**Supplied data:**
*-*-*

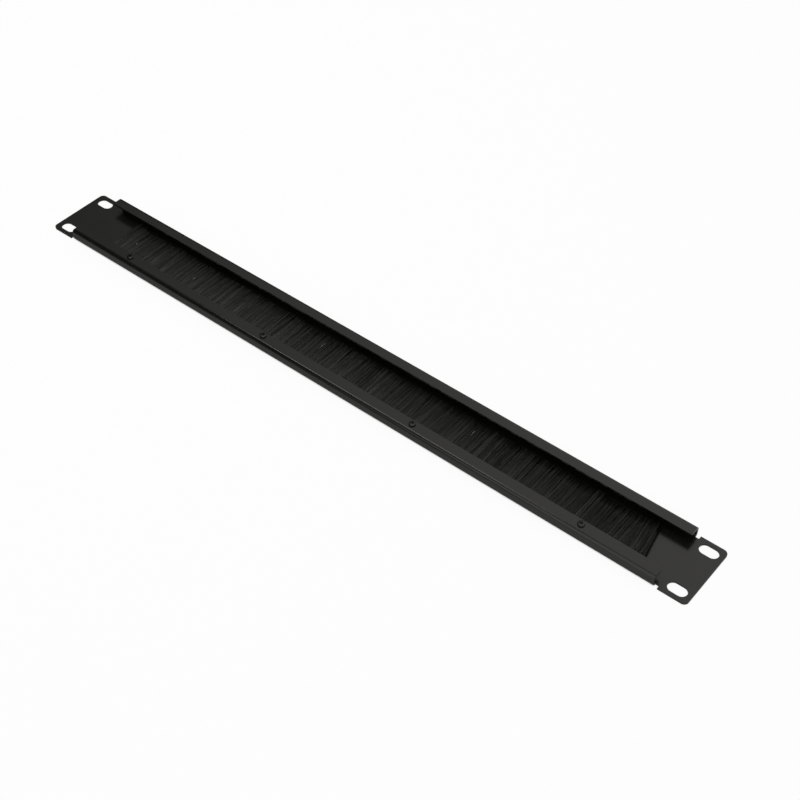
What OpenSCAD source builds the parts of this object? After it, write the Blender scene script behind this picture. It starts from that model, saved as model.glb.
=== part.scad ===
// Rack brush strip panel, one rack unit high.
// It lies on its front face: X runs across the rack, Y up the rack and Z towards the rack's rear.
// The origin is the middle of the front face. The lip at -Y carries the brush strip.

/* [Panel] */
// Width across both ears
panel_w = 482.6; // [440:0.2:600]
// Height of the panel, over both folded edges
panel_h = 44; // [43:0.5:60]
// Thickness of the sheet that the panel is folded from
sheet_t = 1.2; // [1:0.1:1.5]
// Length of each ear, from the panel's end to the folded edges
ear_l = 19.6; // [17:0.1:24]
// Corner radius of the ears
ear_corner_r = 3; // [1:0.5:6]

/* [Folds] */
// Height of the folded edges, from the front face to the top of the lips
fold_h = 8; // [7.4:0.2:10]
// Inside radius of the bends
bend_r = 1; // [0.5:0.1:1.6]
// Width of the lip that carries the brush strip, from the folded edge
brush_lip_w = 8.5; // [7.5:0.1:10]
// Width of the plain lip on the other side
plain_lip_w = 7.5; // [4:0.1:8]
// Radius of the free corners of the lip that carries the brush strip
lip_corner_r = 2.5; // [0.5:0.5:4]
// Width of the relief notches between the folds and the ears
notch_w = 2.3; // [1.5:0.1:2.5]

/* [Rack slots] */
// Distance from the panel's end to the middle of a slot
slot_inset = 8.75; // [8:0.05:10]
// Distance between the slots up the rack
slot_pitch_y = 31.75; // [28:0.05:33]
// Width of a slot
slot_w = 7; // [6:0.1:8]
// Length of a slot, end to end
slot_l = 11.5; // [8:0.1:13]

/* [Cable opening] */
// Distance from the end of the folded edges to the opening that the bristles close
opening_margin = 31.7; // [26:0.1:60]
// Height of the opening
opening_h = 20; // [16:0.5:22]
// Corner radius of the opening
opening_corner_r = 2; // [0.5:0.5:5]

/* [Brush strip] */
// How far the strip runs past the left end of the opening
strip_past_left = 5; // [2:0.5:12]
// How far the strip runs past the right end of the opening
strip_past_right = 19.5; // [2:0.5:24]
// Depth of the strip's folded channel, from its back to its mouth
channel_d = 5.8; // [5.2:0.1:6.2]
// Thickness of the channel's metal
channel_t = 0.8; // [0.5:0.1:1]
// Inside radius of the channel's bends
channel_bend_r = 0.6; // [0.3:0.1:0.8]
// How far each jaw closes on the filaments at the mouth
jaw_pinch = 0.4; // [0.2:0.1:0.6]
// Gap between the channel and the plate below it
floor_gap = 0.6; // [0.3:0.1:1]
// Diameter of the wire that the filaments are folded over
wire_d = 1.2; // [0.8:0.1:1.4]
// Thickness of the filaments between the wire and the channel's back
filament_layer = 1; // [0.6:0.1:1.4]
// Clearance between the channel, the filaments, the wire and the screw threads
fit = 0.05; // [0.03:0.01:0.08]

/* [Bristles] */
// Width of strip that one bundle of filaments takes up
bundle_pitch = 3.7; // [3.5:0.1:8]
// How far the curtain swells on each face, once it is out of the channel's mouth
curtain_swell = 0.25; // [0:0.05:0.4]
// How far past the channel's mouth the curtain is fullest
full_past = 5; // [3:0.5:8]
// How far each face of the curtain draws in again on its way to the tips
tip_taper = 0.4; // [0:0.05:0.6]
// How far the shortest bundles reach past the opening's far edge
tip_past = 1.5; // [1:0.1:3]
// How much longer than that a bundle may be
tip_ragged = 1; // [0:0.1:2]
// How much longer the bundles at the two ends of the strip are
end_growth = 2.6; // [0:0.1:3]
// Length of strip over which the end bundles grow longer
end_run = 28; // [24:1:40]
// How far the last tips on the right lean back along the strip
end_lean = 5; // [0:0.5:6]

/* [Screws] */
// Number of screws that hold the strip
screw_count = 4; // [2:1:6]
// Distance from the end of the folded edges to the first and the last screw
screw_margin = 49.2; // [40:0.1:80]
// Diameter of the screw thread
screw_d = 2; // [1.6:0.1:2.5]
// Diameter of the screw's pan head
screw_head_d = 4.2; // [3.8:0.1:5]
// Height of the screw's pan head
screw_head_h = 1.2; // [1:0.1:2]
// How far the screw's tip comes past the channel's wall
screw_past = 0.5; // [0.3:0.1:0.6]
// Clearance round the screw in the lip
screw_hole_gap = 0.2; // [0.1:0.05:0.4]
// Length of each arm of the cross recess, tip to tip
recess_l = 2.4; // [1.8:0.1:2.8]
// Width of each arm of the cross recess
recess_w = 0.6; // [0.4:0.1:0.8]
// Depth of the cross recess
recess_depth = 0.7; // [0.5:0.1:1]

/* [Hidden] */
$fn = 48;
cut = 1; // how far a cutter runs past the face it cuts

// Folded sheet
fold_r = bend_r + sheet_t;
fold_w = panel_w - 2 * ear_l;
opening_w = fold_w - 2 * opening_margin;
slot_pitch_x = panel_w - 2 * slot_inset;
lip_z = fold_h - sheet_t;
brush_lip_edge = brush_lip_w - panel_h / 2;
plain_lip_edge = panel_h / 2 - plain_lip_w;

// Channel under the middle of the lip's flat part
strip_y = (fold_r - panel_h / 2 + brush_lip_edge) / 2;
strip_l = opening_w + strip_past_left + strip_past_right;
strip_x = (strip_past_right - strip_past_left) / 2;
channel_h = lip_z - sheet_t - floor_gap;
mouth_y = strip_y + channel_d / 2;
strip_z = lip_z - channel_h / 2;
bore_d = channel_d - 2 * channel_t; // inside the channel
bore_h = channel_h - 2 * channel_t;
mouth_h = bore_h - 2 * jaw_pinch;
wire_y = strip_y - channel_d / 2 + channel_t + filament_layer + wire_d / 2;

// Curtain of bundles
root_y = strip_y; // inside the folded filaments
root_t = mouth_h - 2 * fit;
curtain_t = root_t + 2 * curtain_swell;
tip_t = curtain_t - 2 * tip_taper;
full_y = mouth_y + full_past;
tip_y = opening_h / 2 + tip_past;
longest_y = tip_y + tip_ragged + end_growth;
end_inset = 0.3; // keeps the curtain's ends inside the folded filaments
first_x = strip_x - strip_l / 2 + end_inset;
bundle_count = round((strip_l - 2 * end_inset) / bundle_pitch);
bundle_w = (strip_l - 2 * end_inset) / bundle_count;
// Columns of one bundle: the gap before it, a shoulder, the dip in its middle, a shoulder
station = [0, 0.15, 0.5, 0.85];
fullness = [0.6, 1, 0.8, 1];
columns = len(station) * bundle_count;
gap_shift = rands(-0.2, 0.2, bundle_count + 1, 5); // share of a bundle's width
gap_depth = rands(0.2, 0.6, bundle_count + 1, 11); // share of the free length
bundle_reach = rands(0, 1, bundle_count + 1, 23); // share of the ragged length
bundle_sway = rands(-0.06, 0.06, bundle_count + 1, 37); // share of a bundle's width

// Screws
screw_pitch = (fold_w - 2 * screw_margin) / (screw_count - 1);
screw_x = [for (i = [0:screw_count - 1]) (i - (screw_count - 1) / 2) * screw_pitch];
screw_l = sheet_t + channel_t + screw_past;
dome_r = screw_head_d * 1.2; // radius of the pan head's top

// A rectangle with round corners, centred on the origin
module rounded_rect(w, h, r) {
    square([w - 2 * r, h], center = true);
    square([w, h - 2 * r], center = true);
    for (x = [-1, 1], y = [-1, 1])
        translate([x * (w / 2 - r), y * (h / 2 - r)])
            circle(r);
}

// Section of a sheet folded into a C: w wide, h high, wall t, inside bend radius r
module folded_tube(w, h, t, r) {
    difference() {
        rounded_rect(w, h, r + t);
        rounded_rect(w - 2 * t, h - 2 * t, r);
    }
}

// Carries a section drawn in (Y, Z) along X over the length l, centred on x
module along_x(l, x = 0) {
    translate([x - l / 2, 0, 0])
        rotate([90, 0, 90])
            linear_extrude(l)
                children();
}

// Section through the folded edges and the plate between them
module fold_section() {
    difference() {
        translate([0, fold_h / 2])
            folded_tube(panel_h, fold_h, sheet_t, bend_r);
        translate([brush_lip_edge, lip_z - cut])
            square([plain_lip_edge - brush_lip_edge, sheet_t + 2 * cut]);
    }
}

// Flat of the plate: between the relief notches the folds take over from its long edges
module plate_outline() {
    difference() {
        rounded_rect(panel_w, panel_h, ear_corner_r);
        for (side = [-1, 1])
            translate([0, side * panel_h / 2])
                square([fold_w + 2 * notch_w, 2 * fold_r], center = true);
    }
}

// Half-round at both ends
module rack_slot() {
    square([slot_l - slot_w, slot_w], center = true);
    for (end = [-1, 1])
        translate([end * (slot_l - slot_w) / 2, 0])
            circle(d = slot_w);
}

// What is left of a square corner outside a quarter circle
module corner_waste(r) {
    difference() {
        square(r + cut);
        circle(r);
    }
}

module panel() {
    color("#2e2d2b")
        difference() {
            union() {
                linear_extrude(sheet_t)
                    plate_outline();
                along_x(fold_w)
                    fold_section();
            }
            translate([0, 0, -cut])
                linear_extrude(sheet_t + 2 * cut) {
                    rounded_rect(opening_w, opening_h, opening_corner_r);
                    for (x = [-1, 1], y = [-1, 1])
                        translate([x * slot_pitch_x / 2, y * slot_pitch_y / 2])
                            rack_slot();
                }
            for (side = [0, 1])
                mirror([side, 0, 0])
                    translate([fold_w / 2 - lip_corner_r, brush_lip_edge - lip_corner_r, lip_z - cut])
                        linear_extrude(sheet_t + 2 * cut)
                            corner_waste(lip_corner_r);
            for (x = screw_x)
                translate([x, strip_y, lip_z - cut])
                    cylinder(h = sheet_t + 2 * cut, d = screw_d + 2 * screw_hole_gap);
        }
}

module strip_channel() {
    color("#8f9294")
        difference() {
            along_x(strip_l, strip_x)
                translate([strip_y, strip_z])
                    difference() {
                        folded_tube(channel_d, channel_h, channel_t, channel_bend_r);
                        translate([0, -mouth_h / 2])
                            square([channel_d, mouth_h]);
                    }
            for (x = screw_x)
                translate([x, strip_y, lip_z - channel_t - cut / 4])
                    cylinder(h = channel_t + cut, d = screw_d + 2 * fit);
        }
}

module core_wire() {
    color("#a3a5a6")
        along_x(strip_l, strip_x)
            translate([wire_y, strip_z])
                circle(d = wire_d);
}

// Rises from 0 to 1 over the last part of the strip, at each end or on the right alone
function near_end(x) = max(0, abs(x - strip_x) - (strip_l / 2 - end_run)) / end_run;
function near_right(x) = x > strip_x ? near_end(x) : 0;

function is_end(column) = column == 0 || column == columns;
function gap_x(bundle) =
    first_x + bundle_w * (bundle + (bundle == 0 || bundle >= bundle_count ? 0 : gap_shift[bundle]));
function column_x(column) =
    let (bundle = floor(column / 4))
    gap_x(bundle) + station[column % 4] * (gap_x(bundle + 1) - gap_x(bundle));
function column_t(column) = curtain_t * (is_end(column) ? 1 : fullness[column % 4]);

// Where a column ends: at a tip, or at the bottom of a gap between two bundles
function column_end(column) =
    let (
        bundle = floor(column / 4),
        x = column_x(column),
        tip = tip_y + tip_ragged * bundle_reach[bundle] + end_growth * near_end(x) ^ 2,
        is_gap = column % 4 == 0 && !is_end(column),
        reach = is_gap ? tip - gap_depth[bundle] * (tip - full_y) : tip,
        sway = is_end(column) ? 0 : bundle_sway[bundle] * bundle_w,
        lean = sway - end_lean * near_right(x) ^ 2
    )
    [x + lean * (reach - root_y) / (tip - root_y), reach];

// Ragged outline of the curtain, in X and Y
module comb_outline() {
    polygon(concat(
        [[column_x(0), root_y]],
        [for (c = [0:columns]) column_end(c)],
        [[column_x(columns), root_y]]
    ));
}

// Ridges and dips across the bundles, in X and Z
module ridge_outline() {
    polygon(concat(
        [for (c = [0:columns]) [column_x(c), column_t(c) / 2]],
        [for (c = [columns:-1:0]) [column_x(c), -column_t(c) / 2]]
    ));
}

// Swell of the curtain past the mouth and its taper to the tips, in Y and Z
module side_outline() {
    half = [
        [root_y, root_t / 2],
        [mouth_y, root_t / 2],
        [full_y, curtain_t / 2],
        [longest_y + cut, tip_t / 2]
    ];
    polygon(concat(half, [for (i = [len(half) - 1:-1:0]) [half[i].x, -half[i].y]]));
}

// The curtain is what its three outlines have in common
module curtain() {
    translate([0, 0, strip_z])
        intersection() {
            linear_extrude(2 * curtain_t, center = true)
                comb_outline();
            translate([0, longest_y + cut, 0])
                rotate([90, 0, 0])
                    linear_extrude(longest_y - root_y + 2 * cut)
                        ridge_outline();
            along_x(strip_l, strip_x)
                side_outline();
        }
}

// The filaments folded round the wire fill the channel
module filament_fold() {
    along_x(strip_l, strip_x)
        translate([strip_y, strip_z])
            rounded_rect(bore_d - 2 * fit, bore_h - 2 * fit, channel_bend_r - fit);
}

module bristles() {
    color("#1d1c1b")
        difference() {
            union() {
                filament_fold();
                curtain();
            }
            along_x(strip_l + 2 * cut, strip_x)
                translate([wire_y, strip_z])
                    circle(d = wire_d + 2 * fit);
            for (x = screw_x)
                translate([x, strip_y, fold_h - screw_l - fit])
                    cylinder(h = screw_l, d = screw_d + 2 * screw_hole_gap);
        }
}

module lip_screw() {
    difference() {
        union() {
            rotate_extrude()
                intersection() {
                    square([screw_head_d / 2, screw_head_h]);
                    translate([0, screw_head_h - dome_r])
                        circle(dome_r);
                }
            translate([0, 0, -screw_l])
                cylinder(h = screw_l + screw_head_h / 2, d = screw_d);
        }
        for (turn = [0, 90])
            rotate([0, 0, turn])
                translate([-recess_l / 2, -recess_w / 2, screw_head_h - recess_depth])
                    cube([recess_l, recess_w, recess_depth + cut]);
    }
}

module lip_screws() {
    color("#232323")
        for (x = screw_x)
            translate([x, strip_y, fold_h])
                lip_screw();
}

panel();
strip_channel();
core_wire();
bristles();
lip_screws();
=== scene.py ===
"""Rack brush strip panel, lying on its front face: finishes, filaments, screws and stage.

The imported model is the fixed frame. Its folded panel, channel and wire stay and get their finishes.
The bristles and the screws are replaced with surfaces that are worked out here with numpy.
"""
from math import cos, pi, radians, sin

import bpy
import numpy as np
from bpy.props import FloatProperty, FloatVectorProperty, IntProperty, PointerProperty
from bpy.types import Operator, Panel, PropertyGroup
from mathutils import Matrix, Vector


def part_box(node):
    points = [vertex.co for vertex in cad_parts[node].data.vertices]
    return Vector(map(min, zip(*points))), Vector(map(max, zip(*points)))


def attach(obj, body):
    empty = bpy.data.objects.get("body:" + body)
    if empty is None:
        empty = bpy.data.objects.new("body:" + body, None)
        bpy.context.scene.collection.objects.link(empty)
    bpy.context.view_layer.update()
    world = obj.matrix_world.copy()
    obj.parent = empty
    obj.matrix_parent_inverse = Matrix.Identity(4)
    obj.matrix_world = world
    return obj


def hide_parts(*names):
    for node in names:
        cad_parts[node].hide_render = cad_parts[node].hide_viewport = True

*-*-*

**Stated exercise:** Exactly as written, quote the lines from the one that has "translate([0, screw_head_h - dome_r])" down to the one that has "from math import cos, pi, radians, sin", and include both.

**Task solution:**
                    translate([0, screw_head_h - dome_r])
                        circle(dome_r);
                }
            translate([0, 0, -screw_l])
                cylinder(h = screw_l + screw_head_h / 2, d = screw_d);
        }
        for (turn = [0, 90])
            rotate([0, 0, turn])
                translate([-recess_l / 2, -recess_w / 2, screw_head_h - recess_depth])
                    cube([recess_l, recess_w, recess_depth + cut]);
    }
}

module lip_screws() {
    color("#232323")
        for (x = screw_x)
            translate([x, strip_y, fold_h])
                lip_screw();
}

panel();
strip_channel();
core_wire();
bristles();
lip_screws();
=== scene.py ===
"""Rack brush strip panel, lying on its front face: finishes, filaments, screws and stage.

The imported model is the fixed frame. Its folded panel, channel and wire stay and get their finishes.
The bristles and the screws are replaced with surfaces that are worked out here with numpy.
"""
from math import cos, pi, radians, sin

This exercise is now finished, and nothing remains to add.